## Collected material

------------------------------------

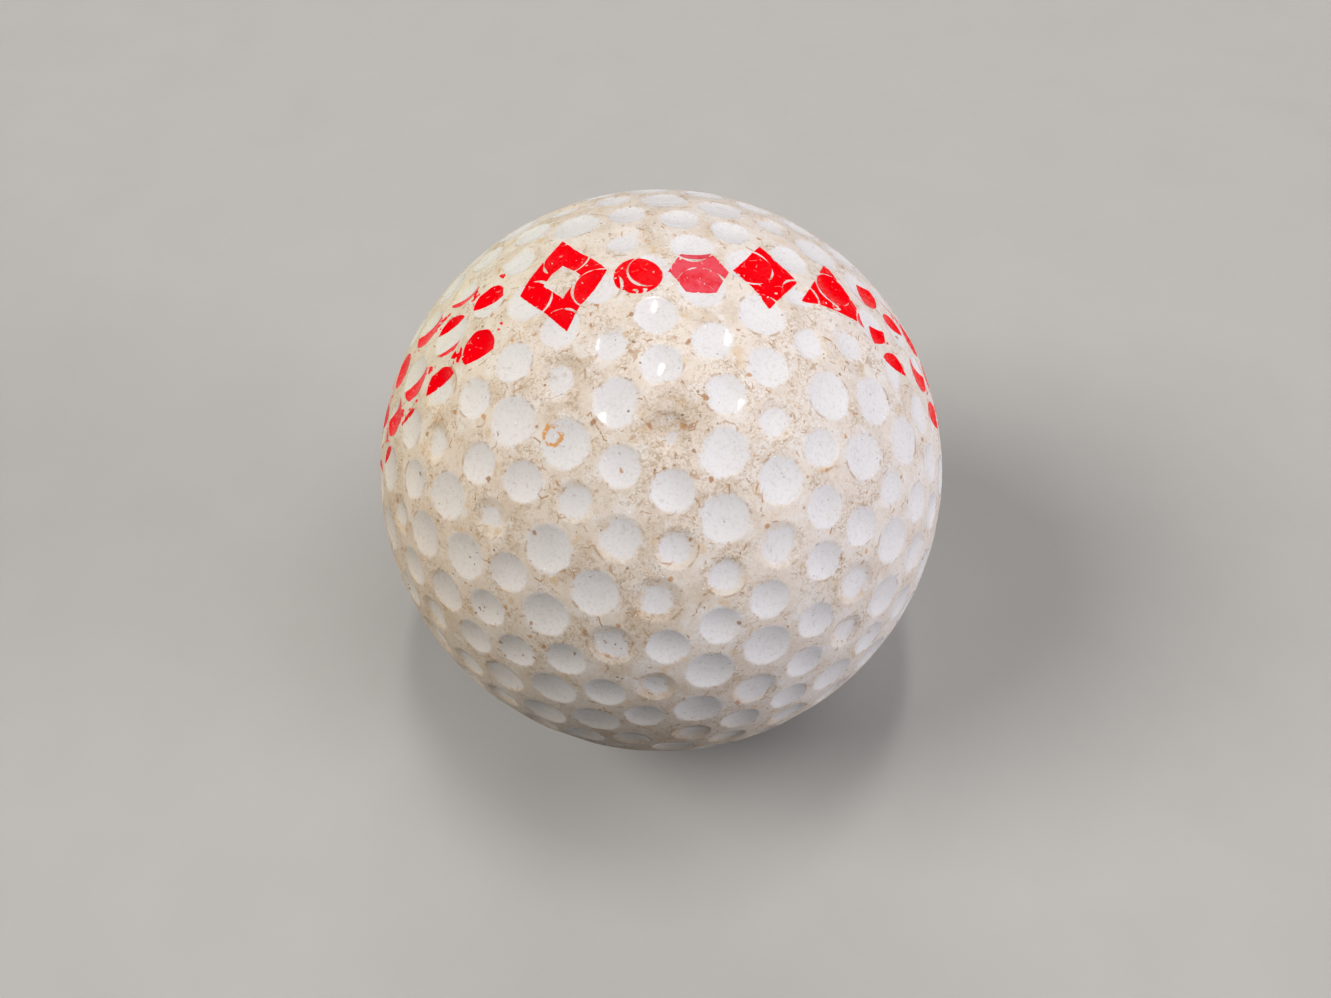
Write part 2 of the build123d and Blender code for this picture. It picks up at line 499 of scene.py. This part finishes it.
def ink_mark(name, shape, wear, material):
    """One printed mark as a closed film of ink on the dimpled surface, worn through in places."""
    directions, triangles, within = shape
    ragged = within + 0.03 * MM * grain(directions, 0.25 * MM, 5)
    field = np.minimum(ragged, ink_left(directions, wear))
    field[np.abs(field) < LEAST_CUT] = -LEAST_CUT
    directions, top = clip(directions, triangles, field)
    points, normals, _, _ = surface(directions)
    edges = np.concatenate([top[:, [0, 1]], top[:, [1, 2]], top[:, [2, 0]]])
    twins = {(b, a) for a, b in edges.tolist()}
    border = np.array([edge for edge in edges.tolist() if tuple(edge) not in twins])
    count = len(points)
    a, b = border[:, 0], border[:, 1]
    walls = np.concatenate([
        np.stack([b, a, a + count], axis=1),
        np.stack([b, a + count, b + count], axis=1),
    ])
    faces = np.concatenate([top, walls, top[:, ::-1] + count])
    film = np.concatenate([points + INK_RISE * normals, points - INK_ROOT * normals])
    piece = new_object(name, film, faces, material)
    set_normals(piece.data, normals, len(top))
    return piece


# ---------------------------------------------------------------- materials


def tone(red, green, blue):
    """A colour given as a paint chart gives it, 0 to 255, in the linear values that shaders use."""
    linear = []
    for value in (red / 255, green / 255, blue / 255):
        linear.append(value / 12.92 if value <= 0.04045 else ((value + 0.055) / 1.055)**2.4)
    return (*linear, 1.0)


class Paint:
    """One material, whose nodes are added and joined by short calls. Sizes are in metres."""

    def __init__(self, name):
        self.material = bpy.data.materials.new(name)
        self.material.use_nodes = True
        self.tree = self.material.node_tree
        self.shader = self.tree.nodes["Principled BSDF"]
        self.place = self.add("ShaderNodeTexCoord").outputs["Object"]

    def set(self, socket, value):
        if isinstance(value, bpy.types.NodeSocket):
            self.tree.links.new(value, socket)
        else:
            socket.default_value = value

    def add(self, kind, inputs=None, **settings):
        node = self.tree.nodes.new(kind)
        for key, value in settings.items():
            setattr(node, key, value)
        for key, value in (inputs or {}).items():
            self.set(node.inputs[key], value)
        return node

    def shade(self, **values):
        """Sets the shader's sockets: base_color is Base Color, and so on."""
        for key, value in values.items():
            self.set(self.shader.inputs[key.replace("_", " ").title().replace("Ior", "IOR")], value)

    def attribute(self, name):
        return self.add("ShaderNodeAttribute", attribute_name=name).outputs["Fac"]

    def noise(self, size, detail=3.0, roughness=0.55, distortion=0.0, shift=0.0):
        inputs = {"Scale": 1 / size, "Detail": detail, "Roughness": roughness, "Distortion": distortion}
        place = self.add("ShaderNodeVectorMath", {0: self.place, 1: (shift, shift, shift)})
        return self.add("ShaderNodeTexNoise", {"Vector": place.outputs[0], **inputs}).outputs["Fac"]

    def cells(self, size, feature="F1", warp=0.0):
        """Voronoi cells: the node, whose distance is in cell sizes. Warp bends them, in metres."""
        bend = self.add("ShaderNodeTexNoise", {"Vector": self.place, "Scale": 0.7 / size, "Detail": 2.0})
        centred = self.add("ShaderNodeVectorMath", {0: bend.outputs["Color"], 1: (0.5, 0.5, 0.5)},
                           operation="SUBTRACT")
        moved = self.add("ShaderNodeVectorMath", {0: centred.outputs[0], "Scale": warp}, operation="SCALE")
        place = self.add("ShaderNodeVectorMath", {0: self.place, 1: moved.outputs[0]})
        return self.add("ShaderNodeTexVoronoi", {"Vector": place.outputs[0], "Scale": 1 / size},
                        feature=feature)

    def maths(self, operation, *values):
        inputs = dict(enumerate(values))
        return self.add("ShaderNodeMath", inputs, operation=operation).outputs[0]

    def between(self, value, low, high, start=0.0, end=1.0):
        """Goes smoothly from start to end as the value goes from low to high."""
        inputs = {"Value": value, "From Min": low, "From Max": high, "To Min": start, "To Max": end}
        return self.add("ShaderNodeMapRange", inputs, interpolation_type="SMOOTHSTEP").outputs[0]

    def blend(self, share, first, second):
        node = self.add("ShaderNodeMix", data_type="RGBA")
        self.set(node.inputs[0], share)
        self.set(node.inputs[6], first)
        self.set(node.inputs[7], second)
        return node.outputs[2]

    def bump(self, height, depth):
        """Raises the surface by up to depth, in metres, where height is 1."""
        inputs = {"Height": height, "Distance": depth, "Strength": 1.0}
        self.shade(normal=self.add("ShaderNodeBump", inputs).outputs[0])


def near(paint, azimuth, elevation, inner, outer):
    """1 within the inner angle of a direction on the ball and 0 past the outer one, in degrees."""
    centre = Vector(towards(azimuth, elevation)) * BALL_RADIUS
    apart = paint.add("ShaderNodeVectorMath", {0: paint.place, 1: centre}, operation="DISTANCE")
    reach = [2 * BALL_RADIUS * math.sin(math.radians(angle) / 2) for angle in (outer, inner)]
    return paint.between(apart.outputs["Value"], *reach)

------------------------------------

## Task directions
Looking at the material above, please copy exactly every line from its first line through the line containing "return piece", with both ends included and nothing else.

## Solution to the exercise
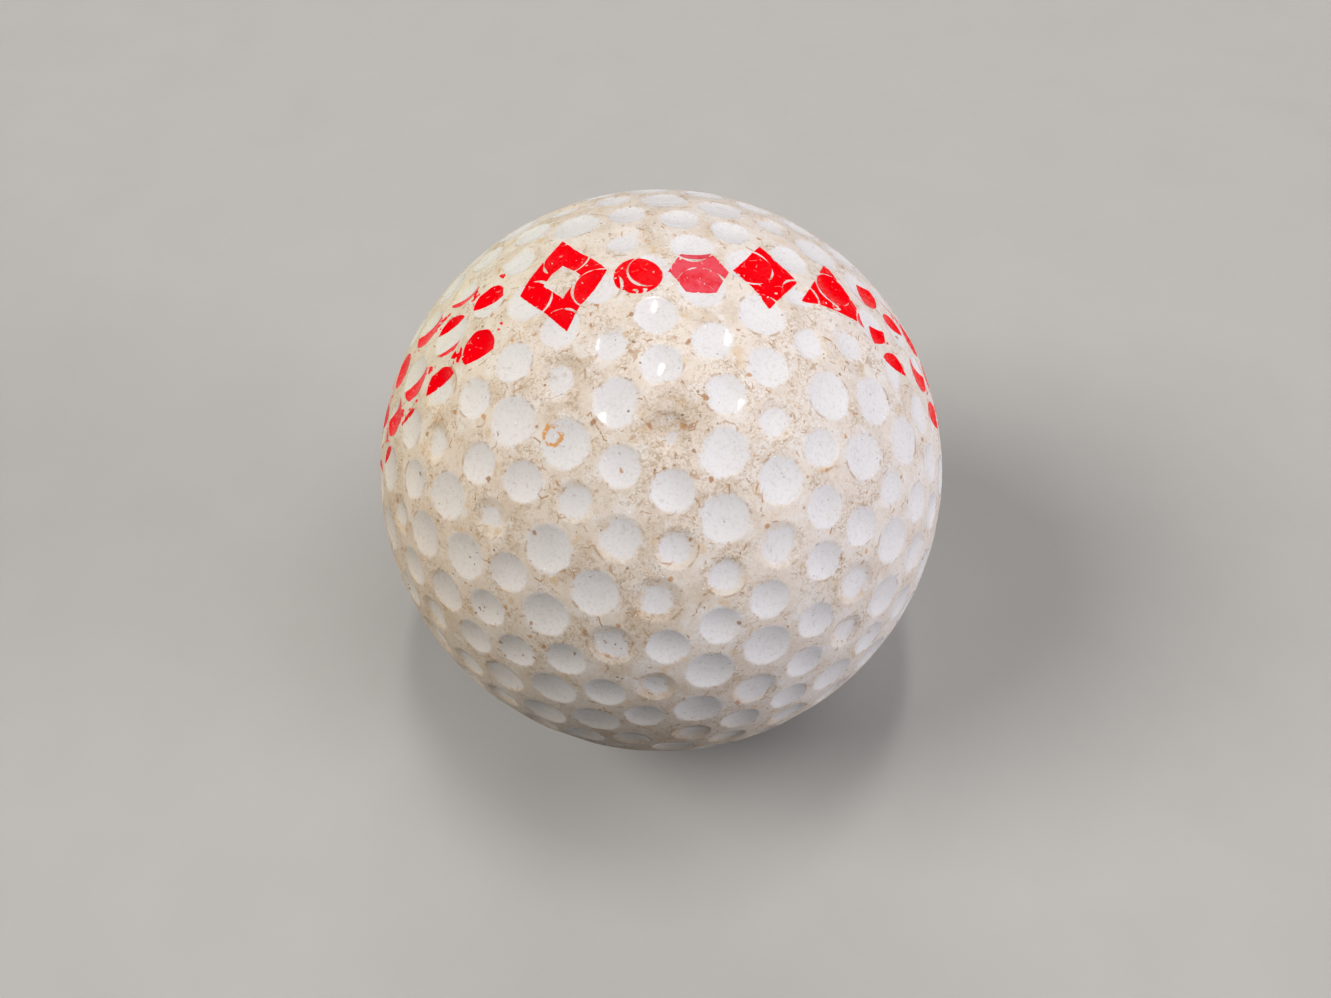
Write part 2 of the build123d and Blender code for this picture. It picks up at line 499 of scene.py. This part finishes it.
def ink_mark(name, shape, wear, material):
    """One printed mark as a closed film of ink on the dimpled surface, worn through in places."""
    directions, triangles, within = shape
    ragged = within + 0.03 * MM * grain(directions, 0.25 * MM, 5)
    field = np.minimum(ragged, ink_left(directions, wear))
    field[np.abs(field) < LEAST_CUT] = -LEAST_CUT
    directions, top = clip(directions, triangles, field)
    points, normals, _, _ = surface(directions)
    edges = np.concatenate([top[:, [0, 1]], top[:, [1, 2]], top[:, [2, 0]]])
    twins = {(b, a) for a, b in edges.tolist()}
    border = np.array([edge for edge in edges.tolist() if tuple(edge) not in twins])
    count = len(points)
    a, b = border[:, 0], border[:, 1]
    walls = np.concatenate([
        np.stack([b, a, a + count], axis=1),
        np.stack([b, a + count, b + count], axis=1),
    ])
    faces = np.concatenate([top, walls, top[:, ::-1] + count])
    film = np.concatenate([points + INK_RISE * normals, points - INK_ROOT * normals])
    piece = new_object(name, film, faces, material)
    set_normals(piece.data, normals, len(top))
    return piece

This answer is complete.